On the whole, India’s international standing in the 1950s was Nehru’s principal vindication. The thoughtful Lebanese diplomat Charles Malik, president of the United Nations General Assembly in 1958, paid tribute to five elements of Nehru’s leadership of India that bear quoting here: “the adoption and cultivation of representative government through free and democratic institutions; the serious and responsible grappling with the immense social and economic problems of the nation; the retention and cementing of the unity of the Republic through the great leadership that has been displayed; the leading international role that India has played, especially at the United Nations; and the bringing of questions of principle (such as equality, freedom, nondiscrimination, human rights, humanity, peace) to bear upon political questions.” The force of example, the nobility of aspiration, and the articulation of India’s interests as those of a humanistic universalism, all served to give Nehru’s India stature and prestige. India did not speak in terms of nation-state rivalry or patriotic chauvinism; under Nehru it sought an altogether loftier place on the world stage. For all its flaws, this credibility was not easily achieved. In the early years of freedom, for instance, the Soviets scoffed at the idea that India was genuinely independent. Nehru’s statements and actions dispelled their skepticism.

Jawaharlal’s first decade in office as prime minister of India was crowned by the award to him in 1955 by President Rajendra Prasad of the nation’s highest civilian honor, the Bharat Ratna. The “Light of Asia” was now officially the “Jewel of India.” There is a photograph of him at the ceremony, in his white achkan (formal long coat) with a red rose in the buttonhole, almost boyishly slim, smiling bashfully as the president and an aide-de-camp pin the decoration on him. He was sixty-six and in his pomp, a colossus on the national and international stages.

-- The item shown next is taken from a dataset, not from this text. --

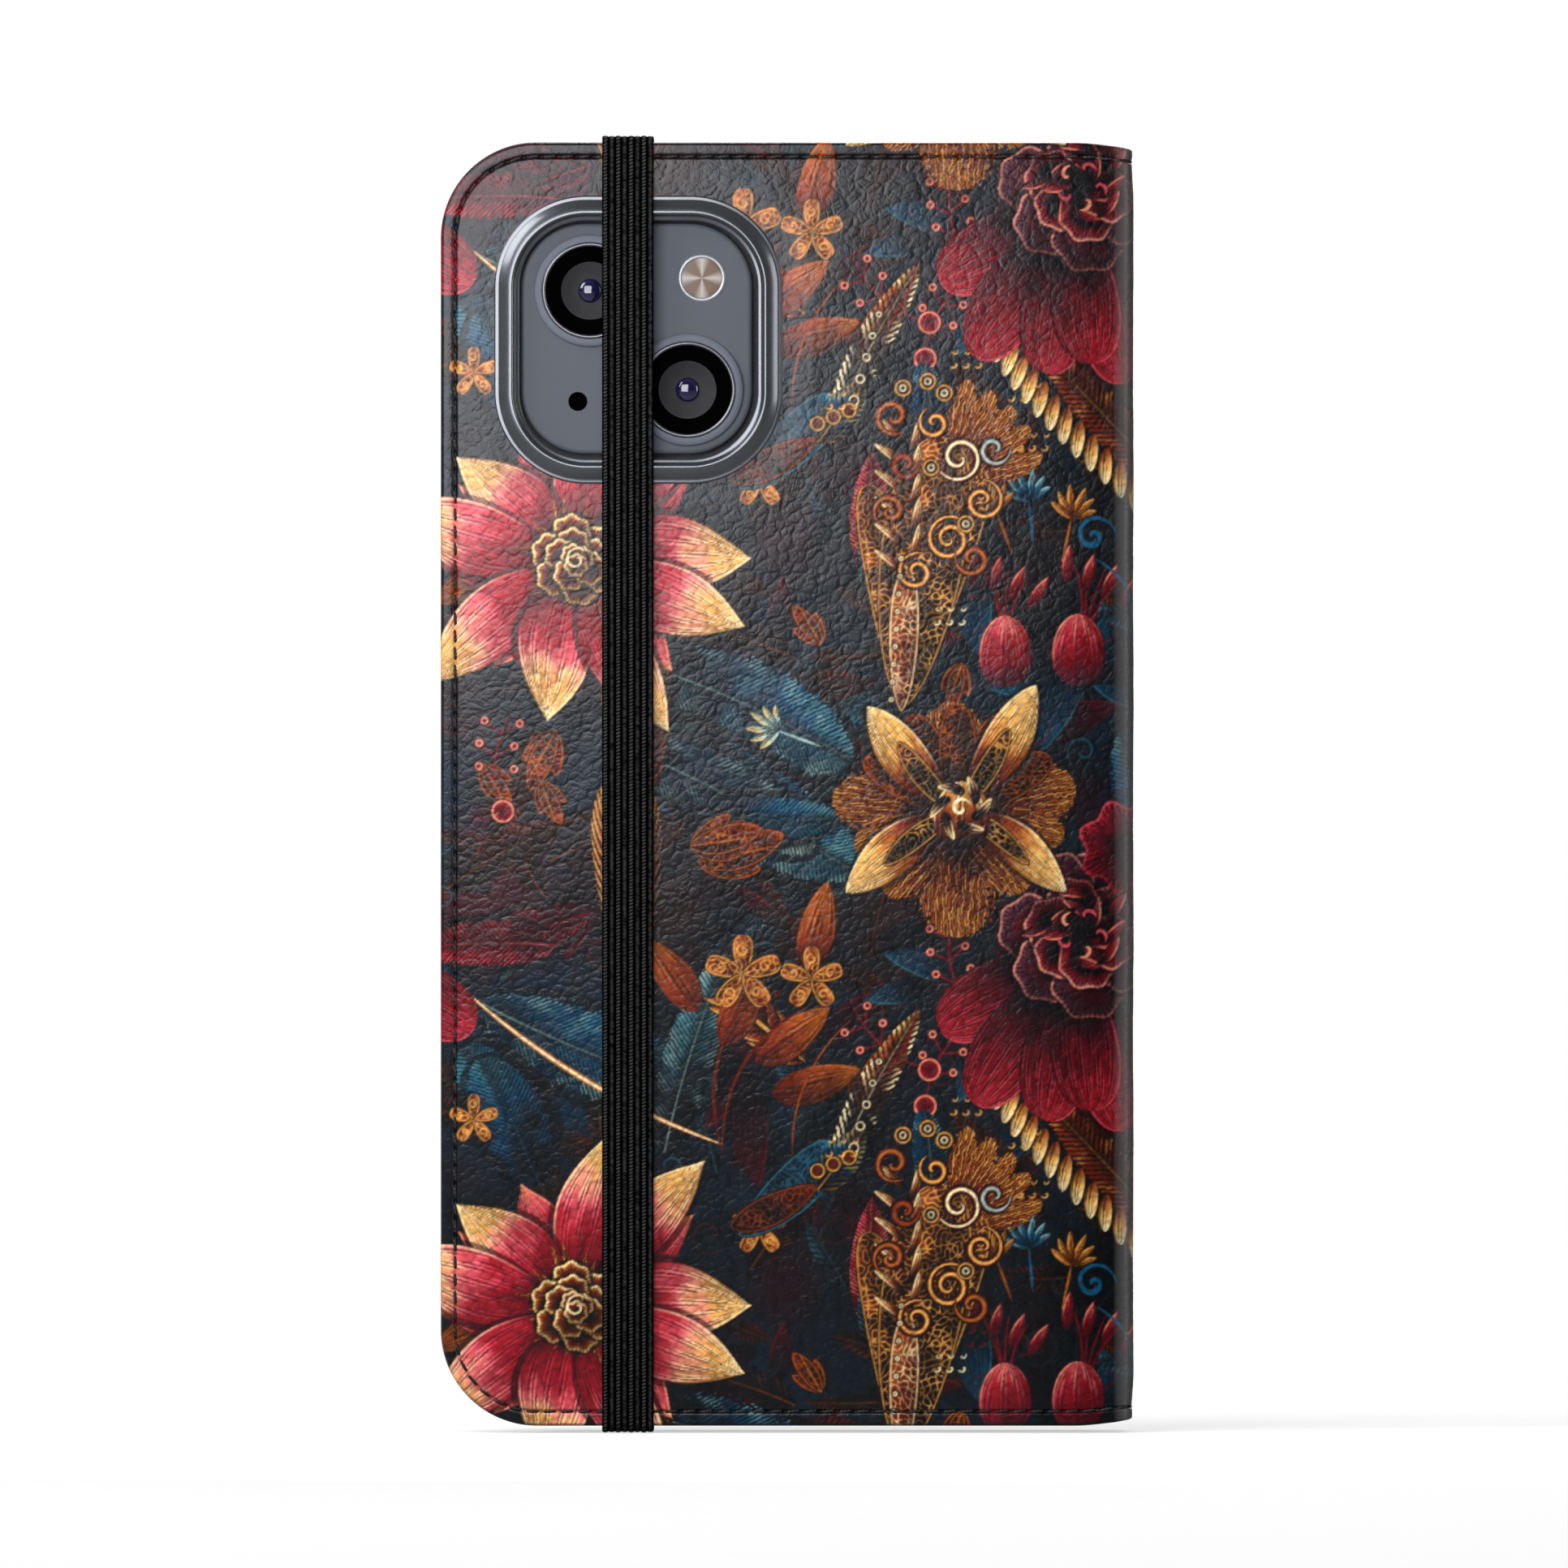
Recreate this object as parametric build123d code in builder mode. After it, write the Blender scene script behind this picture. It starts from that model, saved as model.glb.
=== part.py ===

That first decade of power ended on a dramatic note of triumph. His dominance of the country was once again confirmed in the general elections of 1957, when the Congress Party was returned to office in an overwhelming victory — and with an increased majority in Parliament: 75 percent of the seats in the House and 65 percent in the state legislatures.

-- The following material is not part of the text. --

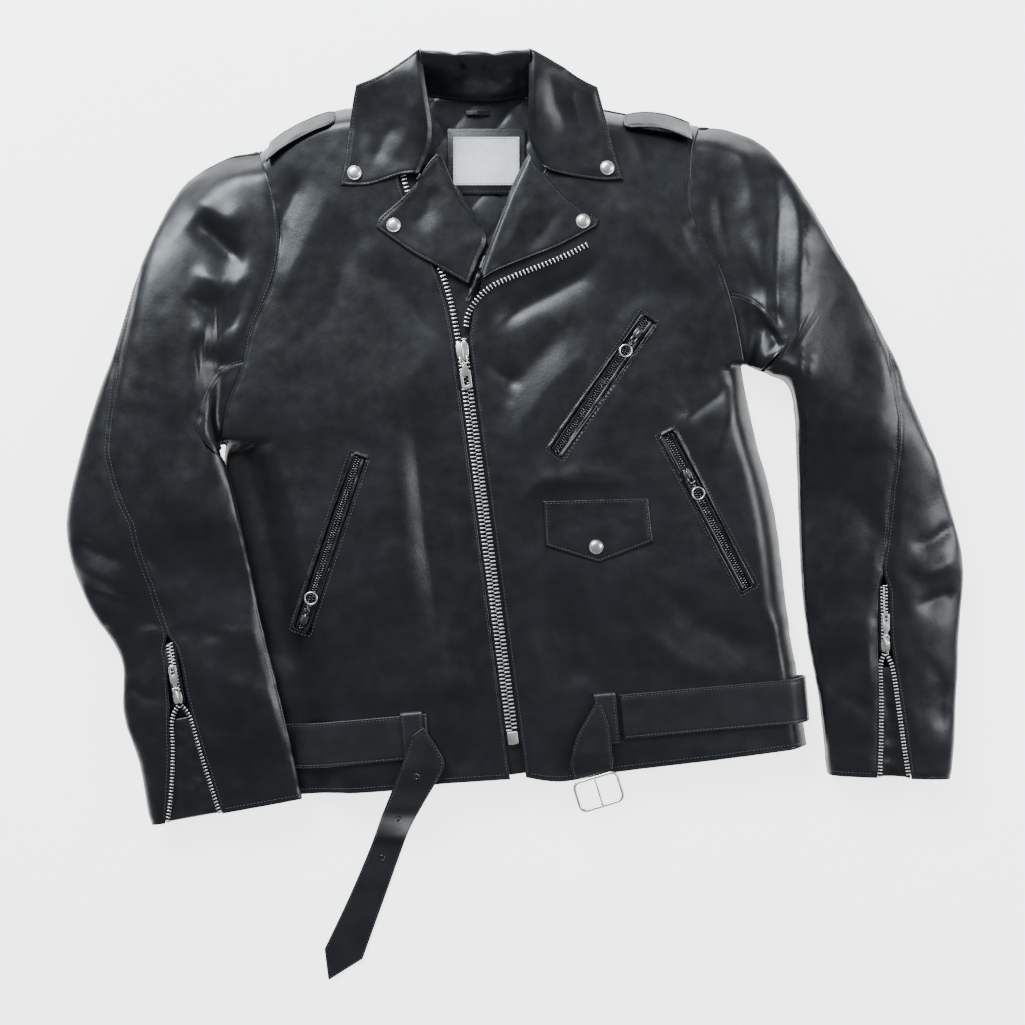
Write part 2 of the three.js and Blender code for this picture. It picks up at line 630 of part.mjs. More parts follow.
// A closed zip on its tape: a raised row of teeth that the slider straddles.
function zipStrip(width, length) {
  return join(
    block(width, length, 1.2, 0, length / 2, 0.6),
    block(pocketChain, length, pocketZipRise + 0.6, 0, length / 2, 0.6 + (pocketZipRise + 0.6) / 2),
  );
}

// A slider straddling a closed row of teeth, and its ring pull. Both point along -Y from the slider.
function zipSlider() {
  const top = 1.2 + pocketZipRise + gap;
  const low = 2.7; // its sides end above the leather edges
  const body = cut(
    block(9.4, 13, top + 1.8 - low, 0, 0, (top + 1.8 + low) / 2),
    block(pocketChain + 0.9, 15, top, 0, 0, top / 2),
  );
  return join(body, ...sliderBail(8.4, 3.6, top + 0.6));
}

function ringPull(stem, radius) {
  const r = radius - 1.2;
  const section = [V2(r, -0.9), V2(radius + 1.2, -0.9), V2(radius + 1.2, 0.9), V2(r, 0.9), V2(r, -0.9)];
  const ring = new THREE.LatheGeometry(section, 16).rotateX(Math.PI / 2).translate(0, -stem - radius, 0);
  return join(knuckle(3.6), block(2.6, stem, 1.8, 0, -stem / 2 - 1.6, 0), ring);
}

function addZipSlider(name, frame, along, facing, makePull) {
  const mount = new THREE.Group();
  mount.position.y = along;
  mount.rotation.z = facing;
  frame.add(mount);
  add(name + "_slider", zipSlider(), nickel, mount);
  add(name + "_pull", makePull(), nickel, mount).position.set(0, -9.3, 1.2 + pocketZipRise + gap + 2.6);
}

const weltSeat = bodyHeight + gap;
function addPocket(name, pocket) {
  const length = pocket.foot.distanceTo(pocket.head);
  const welt = cut(
    block(pocketOpening + 2 * weltWidth, length + 2 * weltWidth, weltThickness, 0, length / 2, weltThickness / 2),
    block(pocketOpening, length, 9, 0, length / 2, 0),
  );
  const frame = turned(pocket.foot, pocket.head, 0);
  add(name + "_welt", welt, leather, frame).position.z = weltSeat;
  const strip = new THREE.Group();
  strip.position.set(0, gap, bodyHeight - 1.4);
  frame.add(strip);
  add(name + "_zip", zipStrip(pocketOpening - 2 * gap, length - 2 * gap), teeth, strip);
  const facing = pocket.slider > length / 2 ? 0 : Math.PI;
  addZipSlider(name, strip, pocket.slider, facing, () => ringPull(6, 6));
}

function addCoinFlap() {
  const outline = new THREE.Shape([at(31, 11), at(136, 14), at(141, -30), at(87, -51), at(33, -34)].reverse());
  const flap = new THREE.ExtrudeGeometry(outline, { depth: flapThickness, bevelEnabled: false });
  add("coin_pocket_flap", flap, leather).position.z = layer1;
}

// ---------- cuffs ----------
const cuffSeat = cuffHeight - sleeveWall; // underside of the leather round a cuff zip
const rowInset = 2.9; // from the leather edge to the middle of an open row of teeth
const cuffSliderLine = { right: 0.8, left: 0.82 };
const cuffZipTop = { right: 0.69, left: 0.725 };

function addCuff(side) {
  const { plan } = sleeves[side];
  const seam = seams[side];
  const from = cuffSliderLine[side];
  const edge = (list, inset) => {
    const points = [0.12, 0.4, 0.7, 0.985].map((t) => {
      const u = lerp(from, 1, t);
      return plan(u, seamAt(list, u) + inset / plan(u, 0).distanceTo(plan(u, 1)));
    });
    return points;
  };
  const middle = (u) => plan(u, (seamAt(seam.front, u) + seamAt(seam.back, u)) / 2);
  const junction = middle(from);
  const top = middle(cuffZipTop[side]);
  const z = cuffSeat + 0.2;
  const row = (list, inset) => {
    const curve = spline([junction, ...edge(list, inset)]);
    return ribbon(curve, 4.2, z, z + 2.2, 8);
  };
  const length = junction.distanceTo(top);
  const angle = Math.atan2(junction.x - top.x, top.y - junction.y);
  const closed = zipStrip(8, length).rotateZ(angle).translate(junction.x, junction.y, z);
  add(side + "_cuff_zip", join(closed, row(seam.front, rowInset), row(seam.back, -rowInset)), teeth);

  const frame = turned(junction, top, z);
  addZipSlider(side + "_cuff", frame, 7, Math.PI, () =>
    join(knuckle(3.6), block(3.6, 5, 1.6, 0, -4, 0), block(8, 17, 1.6, 0, -14.4, 0)));

  const [rowA, rowB] = [spline(edge(seam.front, rowInset)), spline(edge(seam.back, -rowInset))];
  const under = (drop) => (u, v) => {
    const q = rowA.getPoint(v).lerp(rowB.getPoint(v), u);
    return V3(q.x, q.y, z - gap - drop - 5 * Math.sin(Math.PI * u) * v);
  };
  add(side + "_cuff_gusset", between(under(0), under(1.4), 6, 6), leather);
}

// ---------- belt ----------
const loopAt = { right: at(-98.5, -225), left: at(94.5, -206) };
const beltSlope = 0.09;

function addBelt() {
  const on = layer1;
  const leftX = leftSideX(beltBackRight.y) + 3;
  const rightX = rightSideX(beltBackLeft.y) - 4.5;
  const backZ = stockThickness;
  const slope = (from, to, x) => lerp(from.y, to.y, (x - from.x) / (to.x - from.x));
  const l = (x, z) => V3(x, slope(loopAt.left, V2(leftX, beltBackRight.y), x), z);
  const r = (x, z) => V3(x, slope(loopAt.right, V2(rightX, beltBackLeft.y), x), z);
  const tuck = tuckedHeight + beltRise + 2 * gap;
  const past = loopWidth / 2 + 4; // the band comes this far out of each loop
  const path = new THREE.CatmullRomCurve3([
    l(loopAt.left.x - past, on), l(leftX - 150, on), l(leftX - 80, on), l(leftX - 32, on), l(leftX - 14, on - 0.6),
    l(leftX - 3.4, 23), l(leftX + 1, 14), l(leftX + 1.2, 8), l(leftX + 0.9, 4.6), l(leftX - 0.6, backZ + 0.1),
    l(leftX - 5, backZ), l(leftX - 14, backZ), l(leftX - 60, backZ), V3(0, beltMiddle(0), backZ),
    r(rightX + 60, backZ), r(rightX + 14, backZ), r(rightX + 5, backZ), r(rightX + 0.6, backZ + 0.1),
    r(rightX - 0.9, 4.6), r(rightX - 1.2, 8), r(rightX - 0.8, 13), r(rightX + 4, tuck), r(rightX + 30, tuck),
    r(rightX + 66, tuck), r(rightX + 88, tuck + 0.4), r(rightX + 106, on - 4), r(rightX + 124, on + 0.2),
    r(rightX + 140, on), r(loopAt.right.x + past, on),
  ], false, "centripetal");
  const across = V3(-beltSlope, 1, 0).normalize();
  const face = (lift) => (u, v) => {
    const n = path.getTangent(u).cross(across).normalize();
    return path.getPoint(u).addScaledVector(across, beltWidth * (v - 0.5)).addScaledVector(n, lift);
  };
  add("belt_band", between(face(stockThickness), face(0), 3 * (path.points.length - 1), 1), leather);

  // each end turns down over its loop; the free end falls over the hem to the surface
  const loopTop = on + stockThickness + 2 * gap + 2;
  const onFront = on + stockThickness;
  const onLoop = loopTop + gap + stockThickness;
  const tailTop = (x, y) => Math.min(
    lerp(onFront, onLoop, smooth(y, -278 * lengthGrade, -254 * lengthGrade)),
    lerp(stockThickness, onFront, smooth(y, -340 * lengthGrade, -292 * lengthGrade))
      + (y > -292 * lengthGrade ? onLoop : 0),
  );
  const tail = coons(
    along(joined(
      new THREE.LineCurve(at(-191, -445), at(-187, -477)),
      new THREE.LineCurve(at(-187, -477), at(-152, -455)),
    )),
    along(new THREE.LineCurve(at(-99, -222), at(-88, -214))),
    along(spline([at(-191, -445), at(-165, -390), at(-143, -338), at(-128, -298), at(-112, -258), at(-99, -222)])),
    along(spline([
      at(-152, -455), at(-128, -388), at(-107, -330), at(-91, -296), at(-72, -263), at(-68, -246), at(-88, -214),
    ])),
  );
  add("belt_tail", panel(tail, tailTop, stockThickness, 4, 22), leather);

  const endTop = (x, y) => lerp(onFront, onLoop, smooth(y, -262 * lengthGrade, -238 * lengthGrade));
  const end = coons(
    along(new THREE.LineCurve(at(62, -268), at(100, -257))),
    along(new THREE.LineCurve(at(84, -188), at(89, -191))),
    along(spline([at(62, -268), at(58, -250), at(63, -226), at(73, -207), at(84, -188)])),
    along(spline([at(100, -257), at(101, -248), at(100, -240), at(97, -215), at(89, -191)])),
  );
  add("belt_buckle_end", panel(end, endTop, stockThickness, 3, 10), leather);

  const half = beltWidth / 2 + 1;
  Object.entries(loopAt).forEach(([side, place]) => {
    const loop = cut(
      block(loopWidth, 2 * (half + 3), stockThickness + 2 * gap + 2, 0, 0, (stockThickness + 2 * gap + 2) / 2),
      block(loopWidth + 2, 2 * half, stockThickness + 2 * gap, 0, 0, (stockThickness + 2 * gap) / 2 - 0.01),
    );
    const mesh = add(side + "_belt_loop", loop, leather);
    mesh.position.set(place.x, place.y, layer1);
    mesh.rotation.z = Math.atan(beltSlope);
  });
}

function addBuckle() {
  const pinHeight = buckleWire * Math.SQRT1_2 + 0.25; // the bar clears the front as it turns
  const frame = turned(at(81, -261), at(74, -238), layer1 + pinHeight - gap);
  const [w, h] = [48, 33];
  const ring = new THREE.Shape();
  const corner = 9;
  const rounded = (shape, hw, lo, hi, r) => {
    shape.absarc(hw - r, hi - r, r, 0, Math.PI / 2).absarc(-hw + r, hi - r, r, Math.PI / 2, Math.PI);
    shape.absarc(-hw + r, lo + r, r, Math.PI, 1.5 * Math.PI).absarc(hw - r, lo + r, r, 1.5 * Math.PI, 2 * Math.PI);
  };
  rounded(ring, w / 2, -h, 0, corner);
  const hole = new THREE.Path();
  rounded(hole, w / 2 - buckleWire, -h + buckleWire, -buckleWire, corner - buckleWire);
  ring.holes.push(hole);
  const geometry = new THREE.ExtrudeGeometry(ring, { depth: buckleWire, bevelEnabled: false, curveSegments: 5 });
  geometry.translate(0, -2.45, -buckleWire / 2);
  add("buckle_frame", geometry, nickel, frame);
  const prong = block(3, 29, 2, 0, -20.65, 0);
  add("buckle_prong", prong, nickel, frame).position.z = buckleWire / 2 + gap + 1;
}

// ---------- label and hanger ----------
function addLabel() {
  const seat = backLeather + gap + lining + gap;
  const middle = at(-26, 356);
  const patch = add("label_patch", block(80, 67, 1.4), leather);
  patch.position.set(middle.x, middle.y, seat + 0.7);
  const label = add("label", block(67, 49, 0.6), labelCloth);
  label.position.set(middle.x, middle.y, seat + 1.4 + gap + 0.3);
  const loop = strap(
    [V3(-47, 0, 0), V3(-40, 0, 1.4), V3(-35, 0, 2), V3(-30, 0, 1.4), V3(-23, 0, 0)].map((p) =>
      V3(p.x * widthGrade, 405 * lengthGrade, seat + p.z)),
    6, 1.2, () => V3(0, 1, 0), 8);
  add("hanger_loop", loop, leather);
}

// ---------- assembly ----------
addBody();
addUnderlap();
Object.keys(sleeves).forEach((side) => addSleeve(side, sleeves[side], seams[side]));
addCollar();
addLapels();
addEpaulet("right_epaulet", rightShoulderY, -246 * widthGrade, -178 * widthGrade, 0);
addEpaulet("left_epaulet", leftShoulderY, 180 * widthGrade, 112 * widthGrade, 7);
const snapSeat = layer1 + doubled + gap;
addSnap("right_collar_snap", at(-157, 338), snapSeat + 0.6);
addSnap("left_collar_snap", at(95, 343), snapSeat + 0.6);
addSnap("right_lapel_snap", at(-118, 286), snapSeat);
addSnap("left_lapel_snap", at(71, 290), snapSeat);
addSnap("coin_flap_snap", at(84, -35), layer1 + flapThickness + gap);
addLabel();
addMainZip();
Object.entries(pockets).forEach(([name, pocket]) => addPocket(name, pocket));
addCoinFlap();
["right", "left"].forEach(addCuff);
addBelt();
addBuckle();

export default jacket;
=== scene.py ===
import json
import math

import bmesh
import bpy
import numpy as np
from mathutils import Matrix, Vector

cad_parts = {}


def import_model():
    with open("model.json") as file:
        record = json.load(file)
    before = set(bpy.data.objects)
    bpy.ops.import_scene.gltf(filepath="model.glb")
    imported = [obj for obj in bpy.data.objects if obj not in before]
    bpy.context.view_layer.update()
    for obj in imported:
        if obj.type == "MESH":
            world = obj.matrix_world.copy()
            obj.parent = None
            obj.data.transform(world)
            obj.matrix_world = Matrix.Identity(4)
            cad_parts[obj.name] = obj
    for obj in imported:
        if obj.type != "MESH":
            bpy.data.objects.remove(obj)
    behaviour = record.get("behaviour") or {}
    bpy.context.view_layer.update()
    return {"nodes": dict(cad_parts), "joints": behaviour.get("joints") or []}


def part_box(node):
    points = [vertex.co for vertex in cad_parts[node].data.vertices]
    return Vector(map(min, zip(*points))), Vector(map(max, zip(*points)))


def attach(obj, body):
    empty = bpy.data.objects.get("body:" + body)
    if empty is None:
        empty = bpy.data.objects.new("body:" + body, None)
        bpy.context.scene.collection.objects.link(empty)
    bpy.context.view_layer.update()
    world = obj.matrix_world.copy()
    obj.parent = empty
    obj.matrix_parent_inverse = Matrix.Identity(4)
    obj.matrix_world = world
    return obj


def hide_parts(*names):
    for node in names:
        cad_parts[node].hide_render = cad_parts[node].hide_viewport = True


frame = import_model()
print("frame loaded:", len(frame["nodes"]), "nodes")

# Lengths are in millimetres until a mesh is finished, and +Z is up from the surface the jacket lies on.
mm = 0.001
scene = bpy.context.scene


# --- curves and surfaces as arrays of points ---

def smooth(x, low, high):
    t = np.clip((x - low) / (high - low), 0, 1)
    return t * t * (3 - 2 * t)


def mix(a, b, t):
    return a + (b - a) * t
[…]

There was almost nowhere left to go but down.

8 Ashoka was a pacifist Buddhist monarch of the third century B.C.

9.“Free Myself from this Daily Burden”: 1957–1964

In April 29, 1958, Jawaharlal Nehru announced his wish to resign. He did so in a public statement to the Congress parliamentary party, in which he pleaded fatigue and staleness. “The work of a prime minister,” he said, “allows no respite, it is continuous and unceasing. … There is little time for quiet thinking. I feel now that I must … free myself from this daily burden and think of myself as an individual citizen of India and not as prime minister.” He was not quite halfway between sixty-eight and sixty-nine; he had been head of the government for almost a dozen of those years, but he was as fit and vigorous as many half his age, practicing yoga daily and working late into the night. Had his offer been accepted, it would have set a democratic precedent around the developing world, none of whose first independence leaders had ever resigned voluntarily, nor would until the 1970s. The Congress parliamentary party, though, refused to entertain the thought; taken aback by the statement, they held an emergency meeting to urge Nehru to stay on. Both Eisenhower and Khrushchev wrote expressing their hope that Jawaharlal would not leave. In the end, he settled for a long holiday in his beloved mountains instead, where he climbed with all the ardor of his youth until stopped by his doctors at 13,600 feet.